🤖 AI Summary
This work addresses the limited explicit reasoning capability of unmanned aerial vehicles (UAVs) in performing vision-and-language navigation (VLN) within complex outdoor environments. To this end, the authors propose an end-to-end navigation framework that integrates a chain-of-thought (CoT) reasoning mechanism. The model jointly maps first-person visual observations and natural language instructions into continuous navigation actions through a two-stage training strategy—supervised fine-tuning followed by reinforcement fine-tuning. The key contributions include the first adaptation of chain-of-thought reasoning to UAV-based VLN to enhance decision interpretability, and the creation of the first outdoor UAV-VLN dataset tailored to urban architectural settings.
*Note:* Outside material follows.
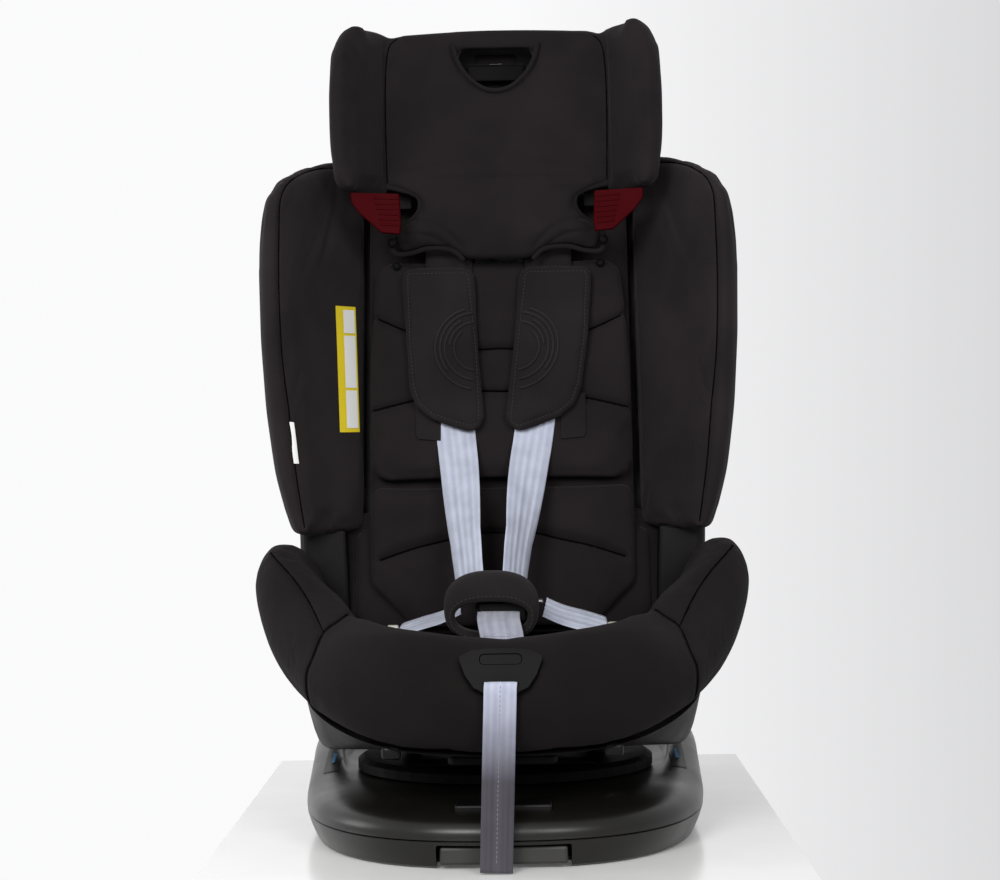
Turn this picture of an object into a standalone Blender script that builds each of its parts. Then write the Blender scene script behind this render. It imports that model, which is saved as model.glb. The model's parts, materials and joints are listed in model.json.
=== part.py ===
"""A convertible child car seat: swivelling, reclining seat on an ISOFIX base.

Metres, +Z up, front towards -Y. The origin is on the table, on the swivel axis.
The backrest leans: its pieces are shaped upright, with Y as the distance in
front of (-) or behind (+) the back cushion's face, and LEAN then tips them.
"""

import math

import bmesh
import bpy
from mathutils import Matrix, Vector

GAP = 0.0003

# Base
BASE_HALF_WIDTH = 0.1795
BASE_FRONT = 0.272
BASE_BACK = 0.262
FRONT_POWER = 2.55
BACK_POWER = 5.0
SEAM_Z = 0.0235
DECK_Z = 0.049
WALL = 0.003

# The cover from its inner middle, down the inside, up the outside and over the raised
# rim to the deck: (grow, z) at the front and at the rear of each ring.
COVER_LEVELS = (
    ((-0.070, 0.0460), (-0.070, 0.0460)),
    ((-0.045, 0.0453), (-0.033, 0.0460)),
    ((-0.036, 0.0444), (-0.0235, 0.0630)),
    ((-0.029, 0.0432), (-0.0115, 0.0680)),
    ((-0.0185, 0.0405), (-0.0045, 0.0650)),
    ((-0.0095, 0.0362), (0.0005, 0.0570)),
    ((-0.0045, 0.0310), (0.0000, 0.0400)),
    ((-0.0030, 0.0245), (-0.0030, 0.0245)),
    ((0.0000, 0.0245), (0.0000, 0.0245)),
    ((-0.0005, 0.0320), (0.0030, 0.0400)),
    ((-0.0055, 0.0390), (0.0035, 0.0580)),
    ((-0.0155, 0.0435), (-0.0010, 0.0675)),
    ((-0.0280, 0.0462), (-0.0100, 0.0715)),
    ((-0.0360, 0.0474), (-0.0200, 0.0660)),
    ((-0.0450, 0.0483), (-0.0300, 0.0490)),
    ((-0.0700, 0.0490), (-0.0700, 0.0490)),
)

# Swivel
TURNTABLE_RADIUS = 0.136
TURNTABLE_BOTTOM = 0.0505
TURNTABLE_TOP = 0.062
HUB_RADIUS = 0.055
FLANGE_RADIUS = 0.066
RACE_RADIUS = 0.110
LOCK_PIN_RADIUS = 0.005

# Recline: the seat turns about a line across it, at this height and depth
RECLINE_Y = 0.02
RECLINE_Z = 0.42
FLOOR_RADIUS = 0.336
SKIRT_RADIUS = 0.349
SLOT_RADIUS = 0.348
ROD_RADIUS = 0.005
ROD_ANGLE = 8.0
CHEEK_X = 0.078
CHEEK_THICKNESS = 0.006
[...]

Experimental results demonstrate that the proposed method significantly outperforms baseline approaches in unseen test environments, thereby improving both the robustness and execution efficiency of UAV navigation in complex outdoor scenarios.
📝 Abstract
Vision-Language Navigation aims to enable agents to understand natural language instructions and carry out appropriate navigation actions in real-world environments. Most work focuses on indoor settings, with little research in complex outdoor scenes. Current UAV Vision-and-Language Navigation models typically act as black boxes without explicit reasoning. We introduce FreeFly-thinking, an end-to-end VLN framework that converts the UAV agent's egocentric images and language instructions into a series of actions, inspired by environment of urban architecture proposed by OpenFly. We first construct a UAV dataset for navigation task, and then performing natural language chain of thought. We adopt a two-stage training strategy: Supervised fine-tuning and Reinforcement fine-tuning. Experiments on unseen test demonstrate a strong performance, presenting robustness and efficiency in UAV navigation issue.